Verne described the volcano as extinct and was correct to the extent that the last known eruption of Snaefellsjökull was more than 1,750 years ago. The mountain sits at the eastern edge of the Snaefellsnes, a peninsula that juts out into the North Atlantic from Iceland’s west coast. I wish we could say that we saw where Lidenbrock entered the Earth, but clouds prevented us from seeing much of the fabled mountain.

Nor could we find another site we sought. On the north side of the peninsula lies a 4,000-year-old basalt flow known as the Berserkjahraun. According to the 13th-century “Eyrbyggja” saga, one of the legendary accounts of early life in Iceland, a pair of warriors built a trail across the lava field in order for one of them to win the hand of a landowner’s daughter. The warriors were berserkers, Swedish mercenaries famed for their fighting frenzy and lack of fear, from which the modern phrase “going berserk” is derived.
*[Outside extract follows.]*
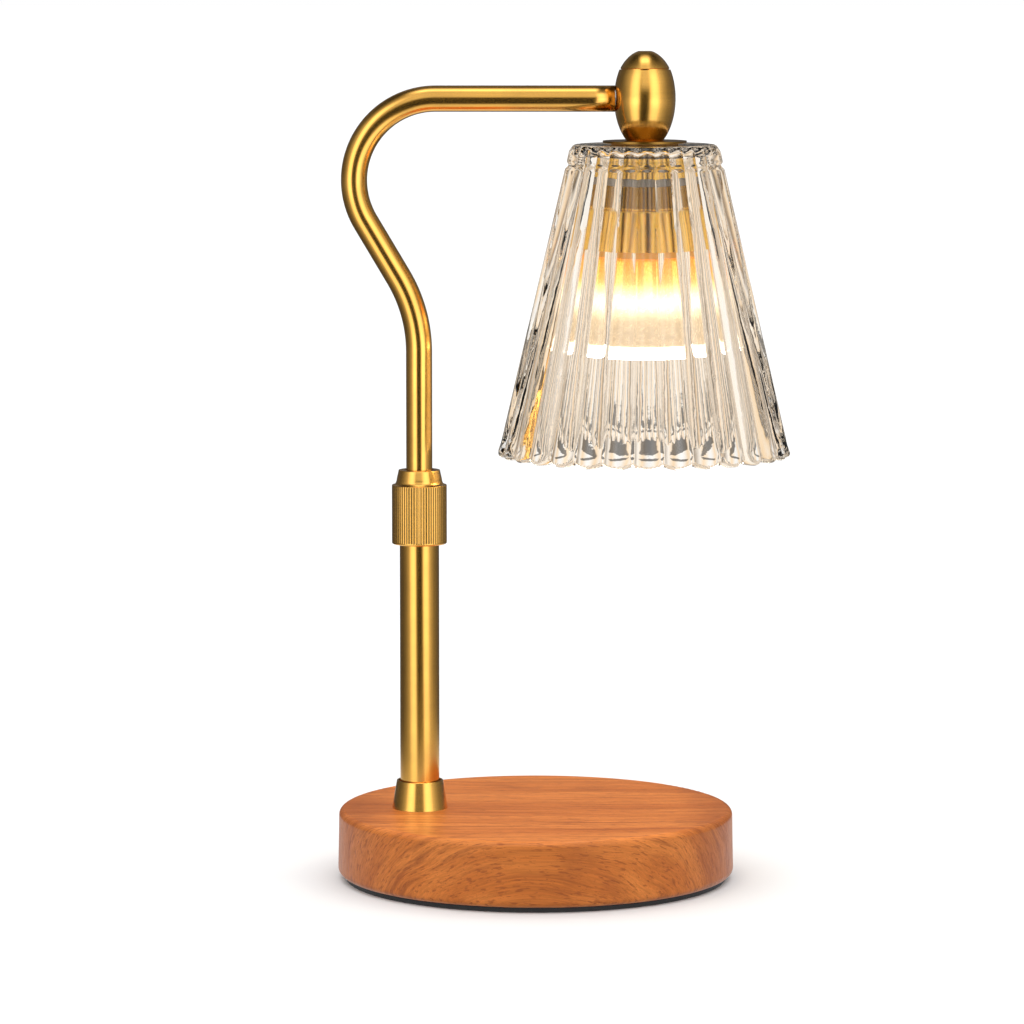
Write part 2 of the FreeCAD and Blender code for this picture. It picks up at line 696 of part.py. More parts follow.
def scallop_cutter():
    """The space between two domed rib ends at the rim, at angle zero."""
    half = math.pi * SHADE_RIM_RADIUS / RIBS - SCALLOP_FLAT / 2
    wall = SHADE_RIM_RIB + SHADE_RIM_WALL
    inner = SHADE_RIM_RADIUS - 2 * wall
    low = shade_low - SCALLOP_DEPTH
    outline = [V(inner, -half, low), V(inner, -half, shade_low), V(inner, 0, shade_low + SCALLOP_DEPTH),
               V(inner, half, shade_low), V(inner, half, low)]
    rises = [(outline[1], outline[2]), (outline[3], outline[2])]
    arcs = []
    for foot, top in rises:
        middle = V(inner, (foot.y + top.y) / 2, shade_low + SCALLOP_DEPTH / 4)
        arcs.append(Part.Arc(foot, middle, top).toShape())
    sides = [Part.makeLine(outline[0], outline[1]), Part.makeLine(outline[3], outline[4]),
             Part.makeLine(outline[4], outline[0])]
    face = Part.Face(Part.Wire(Part.__sortEdges__(arcs + sides)))
    return face.extrude(V(3 * wall, 0, 0))


def glass_shade():
    """The clear glass shade: ribs outside, smooth inside, domed rib ends at the rim."""
    shoulder = shade_top - SHADE_SHOULDER_DROP
    lower = Part.makeLoft([fluted_ring(SHADE_RIM_RADIUS, SHADE_RIM_RIB, shade_low),
                           fluted_ring(SHADE_SHOULDER_RADIUS, SHADE_NECK_RIB, shoulder)], True, True)
    upper = Part.makeLoft([fluted_ring(SHADE_SHOULDER_RADIUS, SHADE_NECK_RIB, shoulder),
                           fluted_ring(SHADE_TOP_RADIUS, SHADE_NECK_RIB, shade_top)], True, True)
    outside = lower.fuse(upper)
    clear = 2 * SHADE_RIM_RADIUS
    bevel = round_middle(SHADE_TOP_RADIUS, shade_top, SHADE_TOP_ROUND, 1)
    hood = turned(0, (0, shade_low), (clear, shade_low), (clear, shoulder),
                  (SHADE_SHOULDER_RADIUS + HOOD_CLEARANCE, shoulder),
                  (SHADE_TOP_RADIUS, shade_top - SHADE_TOP_ROUND),
                  (bevel, (SHADE_TOP_RADIUS - SHADE_TOP_ROUND, shade_top)), (0, shade_top))
    outside = outside.common(hood)
    rim = SHADE_RIM_RADIUS - SHADE_RIM_RIB - SHADE_RIM_WALL
    neck = SHADE_SHOULDER_RADIUS - SHADE_NECK_RIB - SHADE_NECK_WALL
    crown = round_middle(neck, shade_roof_low, SHADE_TOP_ROUND, 1)
    inside = turned(0, (0, shade_low), (rim, shade_low), (neck, shoulder),
                    (neck, shade_roof_low - SHADE_TOP_ROUND),
                    (crown, (neck - SHADE_TOP_ROUND, shade_roof_low)), (0, shade_roof_low))
    glass = outside.cut(inside).cut(rod(NIPPLE_RADIUS + SHADE_HOLE_GAP, shade_roof_low, shade_top))
    glass = glass.cut(Part.makeCompound(around(scallop_cutter(), RIBS, -90 + 180.0 / RIBS)))
    return moved(glass, head_x)


def holder_cup():
    """The stepped brass cup round the lamp holder and the neck of the bulb."""
    return turned(head_x, (NIPPLE_RADIUS, cup_top), (cup_neck_radius, cup_top), (cup_neck_radius, cup_step),
                  (cup_inner, cup_step),
                  (round_middle(CUP_RADIUS, cup_step, CUP_WALL, 1), (CUP_RADIUS, cup_step - CUP_WALL)),
                  (CUP_RADIUS, cup_low), (cup_inner, cup_low), (cup_inner, holder_seat),
                  (cup_neck_inner, holder_seat), (cup_neck_inner, cup_top - CUP_ROOF),
                  (NIPPLE_RADIUS, cup_top - CUP_ROOF)).cut(holder_screw_holes())


def screw_axes():
    """The two holder screws, one in front and one behind."""
    return [holder_screw_offset, -holder_screw_offset]


def holder_screw_holes():
    """The holes of the holder screws through holder and cup."""
    return Part.makeCompound([rod(HOLDER_SCREW_RADIUS, flange_low, cup_step, head_x, y)
                              for y in screw_axes()])


def holder_screws():
    """The two screws that hold the lamp holder up in its cup."""
    screws = []
    for y in screw_axes():
        head = rod(HOLDER_SCREW_HEAD, flange_low - HOLDER_SCREW_HEAD_HEIGHT, flange_low, head_x, y)
        screws.append(head.fuse(rod(HOLDER_SCREW_RADIUS, flange_low, cup_step, head_x, y)))
    return Part.makeCompound(screws)


def hanger_nut():
    """The nut inside the cup that ends the stack."""
    return hexagon(NUT_FLATS, NIPPLE_RADIUS, hanger_nut_low, cup_top - CUP_ROOF, head_x)


def curved_slot(half_width, low, high):
    """A slot along the pins' path as the bulb twists, centred on the shade's axis at zero."""
    corner = V(PIN_CIRCLE - half_width, 0, low)
    across = V(2 * half_width, 0, 0)
    rise = V(0, 0, high - low)
    outline = Part.makePolygon([corner, corner + across, corner + across + rise, corner + rise, corner])
    slot = Part.Face(outline).revolve(V(0, 0, 0), UP, TWIST_ANGLE)
    start = rod(half_width, low, high, PIN_CIRCLE)
    end = start.copy()
    end.rotate(V(0, 0, 0), UP, TWIST_ANGLE)
    return slot.fuse(start).fuse(end)


def lamp_holder():
    """The ceramic holder with two keyhole slots for the twist base."""
    body = rod(holder_radius, holder_low, holder_top)
    body = body.fuse(rod(holder_flange_radius, flange_low, holder_seat))
    ledge_top = holder_low + HOLDER_LEDGE
    chamber_top = pin_top + PIN_GAP + CONTACT_THICKNESS
    wide = PIN_HEAD_RADIUS + PIN_GAP
    entry = rod(wide, holder_low, ledge_top, PIN_CIRCLE)
    entry.rotate(V(0, 0, 0), UP, TWIST_ANGLE)
    keyhole = curved_slot(PIN_RADIUS + PIN_GAP, holder_low, ledge_top)
    keyhole = keyhole.fuse(curved_slot(wide, ledge_top, chamber_top)).fuse(entry)
    keyhole = keyhole.fuse(rod(CONTACT_ROD, chamber_top, holder_top, PIN_CIRCLE))
    for cutter in around(keyhole, 2):
        body = body.cut(cutter)
    return moved(body.removeSplitter(), head_x).cut(holder_screw_holes())


def holder_contacts():
    """The two spring contacts over the pins, with their terminals."""
    low = pin_top + PIN_GAP
    plate = rod(CONTACT_RADIUS, low, low + CONTACT_THICKNESS, PIN_CIRCLE)
    contact = plate.fuse(rod(CONTACT_ROD, low, low + CONTACT_THICKNESS + CONTACT_RISE, PIN_CIRCLE))
    return moved(Part.makeCompound(around(contact.removeSplitter(), 2)), head_x)


def holder_wires():
    """The two cores that run from the lead's end to the contacts."""
    height = hanger_low - WIRE_RADIUS
    wires = []
    for side in (-1, 1):
        start = V(head_x + side * WIRE_RADIUS, 0, height)
        end = V(head_x + side * (PIN_CIRCLE - CONTACT_ROD), 0, height)
        wires.append(bar(WIRE_RADIUS, start, end))
    return Part.makeCompound(wires)


def bulb_base():
    """The bulb's ceramic base, which twists in the holder."""
    low = bulb_top - BULB_BASE_HEIGHT
    side = (BULB_BODY_RADIUS - BULB_BASE_STEP, bulb_top - BULB_BASE_TAPER)
    top = (BULB_BODY_RADIUS - BULB_BASE_TOP_STEP, bulb_top)
    return turned(head_x, (0, low), (BULB_BODY_RADIUS, low), side, top, (0, bulb_top))


def bulb_pins():
    """The two headed pins of the twist base."""
    pin = rod(PIN_RADIUS, bulb_top, pin_head_low, PIN_CIRCLE)
    pin = pin.fuse(rod(PIN_HEAD_RADIUS, pin_head_low, pin_top, PIN_CIRCLE))
    return moved(Part.makeCompound(around(pin, 2)), head_x)


def bulb_reflector():
    """The bulb's bell shaped glass reflector."""
    high = bulb_top - BULB_BASE_HEIGHT
    low = bulb_low + BULB_RIM
    rim = BULB_RADIUS - BULB_GLASS
    belly = (BULB_RADIUS - BULB_BELLY_INSET, high - BULB_BELLY_DROP)
    inner_belly = (belly[0] - BULB_GLASS, belly[1] - BULB_GLASS / 2)
    return turned(head_x, (0, high), (BULB_BODY_RADIUS, high), (belly, (rim, low)), (rim - BULB_GLASS, low),
                  (inner_belly, (BULB_BODY_RADIUS - BULB_GLASS, high - BULB_GLASS)), (0, high - BULB_GLASS))


def bulb_lens():
    """The front glass of the bulb with its upturned rim."""
    high = bulb_low + BULB_RIM
    inner = BULB_RADIUS - 2 * BULB_GLASS
    dome = round_middle(BULB_RADIUS, bulb_low, BULB_LENS, -1)
    return turned(head_x, (0, bulb_low), (BULB_RADIUS - BULB_LENS, bulb_low),
                  (dome, (BULB_RADIUS, bulb_low + BULB_LENS)), (BULB_RADIUS, high), (inner, high),
                  (inner, bulb_low + BULB_LENS), (0, bulb_low + BULB_LENS))


def bulb_capsule():
    """The capsule inside the reflector, hollow round its filament."""
    high = bulb_top - BULB_BASE_HEIGHT - BULB_GLASS
    low = high - CAPSULE_LENGTH
    tip = round_middle(CAPSULE_RADIUS, low, CAPSULE_RADIUS, -1)
    shell = turned(head_x, (0, high), (CAPSULE_RADIUS, high), (CAPSULE_RADIUS, low + CAPSULE_RADIUS),
                   (tip, (0, low)))
    return shell.cut(rod(FILAMENT_RADIUS, filament_low(), high, head_x))


def filament_low():
    """The height of the filament's lower end."""
    return bulb_top - BULB_BASE_HEIGHT - BULB_GLASS - CAPSULE_LENGTH + CAPSULE_RADIUS


def bulb_filament():
    """The glowing filament on its support, inside the capsule."""
    return rod(FILAMENT_RADIUS, filament_low(), bulb_top - BULB_BASE_HEIGHT - BULB_GLASS, head_x)


def base_lead():
    """The lead from behind the grommet, through the channel and up into the stem."""
    rear = BASE_RADIUS - GROMMET_SINK - GROMMET_DEPTH - STOP_GAP
    points = [V(0, rear, lead_height), V(0, 0, lead_height), V(stem_x, 0, lead_height),
              V(stem_x, 0, plug_top)]
    return swept(rounded_route(points, [LEAD_SWEEP, lead_rise]), LEAD_RADIUS)


def lead_slack():
    """The spare lead in the lower tube, which folds as the arm comes down."""
    low = plug_top
    high = arm_low
    step = (high - low - 2 * SLACK_END_RUN) / SLACK_WAVES
    points = [V(stem_x, 0, low)]
    for number in range(SLACK_WAVES + 1):
        swing = SLACK_SWING * (0 if number in (0, SLACK_WAVES) else (-1) ** number)
        points.append(V(stem_x + swing, 0, low + SLACK_END_RUN + step * number))
    points.append(V(stem_x, 0, high))
    return swept(rounded_route(points, [3 * LEAD_RADIUS] * (len(points) - 2)), LEAD_RADIUS)


def arm_lead():
    """The lead through the arm, down through the finial and the hanger to the lamp holder."""
    route = arm_route(arm_low, head_x - LEAD_BEND)
    turn_start = V(head_x - LEAD_BEND, 0, arm_height)
    turn_end = V(head_x, 0, arm_height - LEAD_BEND)
    middle = turn_end + V(-LEAD_BEND * (1 - math.sqrt(0.5)), 0, LEAD_BEND * math.sqrt(0.5))
    route.append(Part.Arc(turn_start, middle, turn_end).toShape())
    route.append(Part.makeLine(turn_end, V(head_x, 0, hanger_low)))
    return swept(route, LEAD_RADIUS)


PIECES = [base_wood, ballast_plate, ballast_screws, foot_pad, cord_grommet, base_lead, stem_flange,
          lower_tube, tube_plug, stem_nipple, stem_washer, stem_nut, lead_slack, clamp_collet,
          clamp_nut, guide_bush, guide_rings, arm_tube, arm_spigot, arm_lead, finial_body, finial_cap,
          grub_screw, hanger_rod, top_plate, top_gasket, glass_shade, inner_gasket, neck_cap,
          shade_ring_nut, holder_cup, hanger_nut, lamp_holder, holder_contacts, holder_wires,
          holder_screws, bulb_base, bulb_pins, bulb_reflector, bulb_lens, bulb_capsule, bulb_filament]

os.makedirs("parts", exist_ok=True)
for make in PIECES:
    shape = make()
    shape.exportStep("parts/" + make.__name__ + ".step")
    print(make.__name__, len(shape.Solids), shape.isValid(), round(shape.Volume, 2))
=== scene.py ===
import math

import bmesh
import bpy
from bpy.props import FloatProperty, FloatVectorProperty, IntProperty, PointerProperty
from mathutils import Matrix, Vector


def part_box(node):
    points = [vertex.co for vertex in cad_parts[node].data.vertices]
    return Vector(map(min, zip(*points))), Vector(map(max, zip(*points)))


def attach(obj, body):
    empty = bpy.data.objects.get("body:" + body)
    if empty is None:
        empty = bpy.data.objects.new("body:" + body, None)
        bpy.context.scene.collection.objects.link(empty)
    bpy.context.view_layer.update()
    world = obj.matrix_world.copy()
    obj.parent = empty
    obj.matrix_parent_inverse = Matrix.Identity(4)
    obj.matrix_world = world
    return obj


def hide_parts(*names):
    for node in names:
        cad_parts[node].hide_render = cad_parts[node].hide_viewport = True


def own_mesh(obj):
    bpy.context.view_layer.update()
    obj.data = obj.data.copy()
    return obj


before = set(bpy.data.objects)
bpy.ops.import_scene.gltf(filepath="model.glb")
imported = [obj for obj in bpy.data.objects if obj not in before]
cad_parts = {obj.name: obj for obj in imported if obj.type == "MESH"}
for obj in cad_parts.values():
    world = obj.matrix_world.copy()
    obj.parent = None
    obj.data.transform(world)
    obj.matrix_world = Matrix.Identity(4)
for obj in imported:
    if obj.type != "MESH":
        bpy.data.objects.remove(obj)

bl_info = {
    "name": "Candle warmer lamp",
    "version": (1, 0, 0),
    "blender": (4, 5, 0),
    "location": "View3D > Sidebar > Lamp",
    "description": "Gives the candle warmer lamp its finished surfaces, its ribbed glass and its light",
    "category": "Object",
}

# The lamp's own axes. The stem stands at the left, the shade hangs at the right, and the front is -Y.
MM = 0.001
UP = Vector((0, 0, 1))
ORIGIN = Vector((0, 0, 0))
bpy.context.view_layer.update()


def lowest(node):
    """The height of a piece's lowest point."""
    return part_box(node)[0].z


def highest(node):
    """The height of a piece's highest point."""
    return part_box(node)[1].z


def middle(node):
    """The place along X of a piece's middle."""
    first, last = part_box(node)
    return (first.x + last.x) / 2


def radius(node):
    """Half of a round piece's width."""
    first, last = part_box(node)
    return (last.x - first.x) / 2


STEM_X = middle("lower_tube")
HEAD_X = middle("glass_shade")

# Light through the reflector from its foot to its neck
LEAK = ((0.0, (0.46, 0.37, 0.26)), (0.20, (0.50, 0.40, 0.27)), (0.34, (0.66, 0.54, 0.37)),
        (0.50, (0.92, 0.80, 0.60)), (0.68, (0.68, 0.47, 0.26)), (0.82, (0.50, 0.24, 0.07)),
        (1.0, (0.42, 0.18, 0.03)))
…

Wandering around Iceland, we kept encountering stories such as this one, stories of events that occurred hundreds of years ago. I have been to places with histories that stretch back further in time, but as with the geology in Iceland, never have I felt such a tangible connection to the history. Maybe that is because of how Icelanders refer to the stories in such a matter-of-fact manner, as if they just happened. Or maybe it’s because so little of the island’s physical appearance has changed: If one of the berserkers appeared today, the landscape would look about the same to him now as it did then. Iceland’s history, both human and geologic, is visceral and present, and should be experienced firsthand. Perhaps you will be lucky enough to be trapped by geology as well.